ところが、敗者の側である、旧幕府関係者からすれば維新は「瓦解」でしかないのである。このことを考え合わせずにはその後の明治国家を考える事はできない。維新には様々な側面がある。薩長勢力の政権奪取(クーデター)に過ぎないということもしきりに叫ばれた。現にそうであったろう。身分制を撤廃しようとしたが、潜在的に残ってゆくし、中央政界に入ったかつての志士たちが権力の亡者になってゆく側面もあった。こういう政権にするために我々は闘ったのではない、という在野の士族たちの不満が奮発するのも仕方のない事である。そういう勢力とかつての敗者たちがある面においては次第に歩み寄り、内乱が起きて行く。それは急激な革命を押し進めた国家には宿命的な事態なのである。
しかし、明治10年(1877)西郷隆盛(1827〜1877)の決起による西南戦争を政府が鎮定してからは、この国に内乱が再び起きる事はなかった。もはや国内で戦争などしている時ではない、我々の日本は西欧列強との確執の中で富国強兵を進めなければ国際社会に生き残ることは困難である、との認識が生まれてゆくのである。
B【維新と日本人】
アジア諸国が西欧列強に植民地化されて行く中で、何故日本のみが独立を守り得たか、という問いは、しばしば歴史学的見地で取りざたされることである。
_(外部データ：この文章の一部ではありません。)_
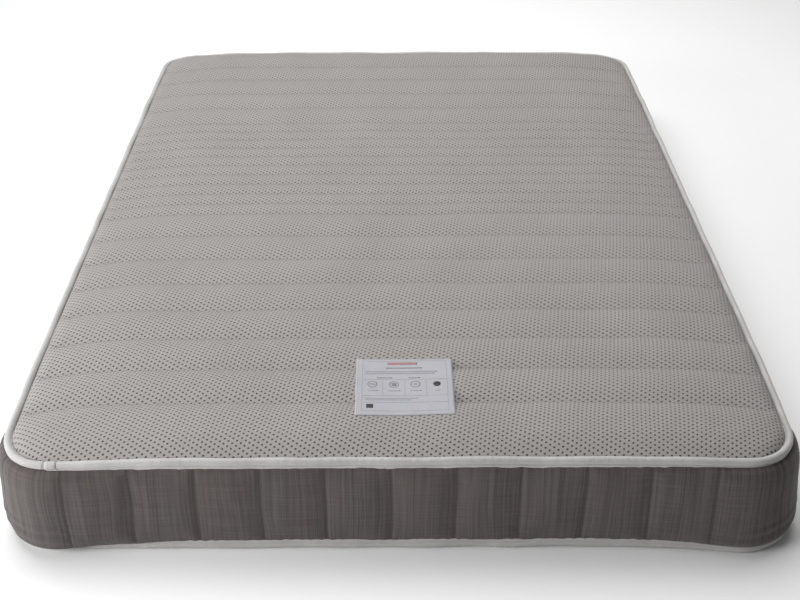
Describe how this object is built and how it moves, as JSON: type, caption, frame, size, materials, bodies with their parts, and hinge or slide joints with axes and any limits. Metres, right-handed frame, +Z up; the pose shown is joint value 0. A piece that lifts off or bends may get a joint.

作家・島崎藤村はこう言っている。
インドへ―支那ヘ―日本へ― そう思ってあの「黒船」来航が幾そうとなくこの島国の近海に出没した時代のことを振り返ってみると、我々の先祖のなかにたくさん気違いができたということも不思議はないと思う。よくそれでもあの暗雲の時代にあって我々の先祖が迫り来る恐怖をきり抜けたものだという気もする。幸いにして我が長崎はシンガポールたることを免れたのだ。(島崎藤村 『海へ』から)
この藤村の意識はその時代を生きた人々の全体的意識を投影したものであるとも言える。なぜ植民地化せずにすんだか、という問題は様々な要因と、この日本のそれまでの歴史にも大きく起因するであろうか。藤村はさらにこういう。
僕はこんなふうにも考える。インドやエジプトやトルコあたりには古代と近代しかない、といった人の説にはまったく賛成だ。幸いにも僕らの国には中世があった。封建時代があった。長崎がシンガポールにならなかったばかりじゃない。僕らの国が今日あるのは封建時代の賜物じゃないかと思うよ。(同前)
日本の明治維新はこうしたアジア全体の歴史から見た上でも非常に希有の事情をもつ革命であったのである。もちろん、中国やインドのように封建国家は他にもあったが、日本とそれらの国々とが異なっていたのは、絶対的封建下にあった中国などと比べ、日本は低い身分の人間も場合によっては出世することを許される、超法規的封建体制であったことである。人材が多く輩出した幕末には、そのことが顕著に感じられる。そうした国民社会で国を守る層が多角化したことにも因を求められはしないだろうか。
そして藤村が言うように、鎌倉時代を経て江戸時代という多くの知識人を生んだ封建体制があってこそ、始めて成し得る独立体制であったのである。当時の日本は世界でもトップレベルの識字率(民衆の文字使用率)を誇る国だった。それは武家層はもちろんの事、物品の流通を扱う商人層にも文字は必要であり、納税と農家の掌握の為に農民でさえ文字を必要としたのである。
読書層を広域化させ、300年近くの民衆醸造を経たからこそ、幕末の外圧に対して危機感と対応策と思想というものが生み出されてゆくのである。
翻って言えば、こうした長い安泰の統一国家を築き上げた徳川家康(1542〜1616)は、すでに江戸徳川幕府開幕の時点で維新のきっかけを作っていたといえなくもない。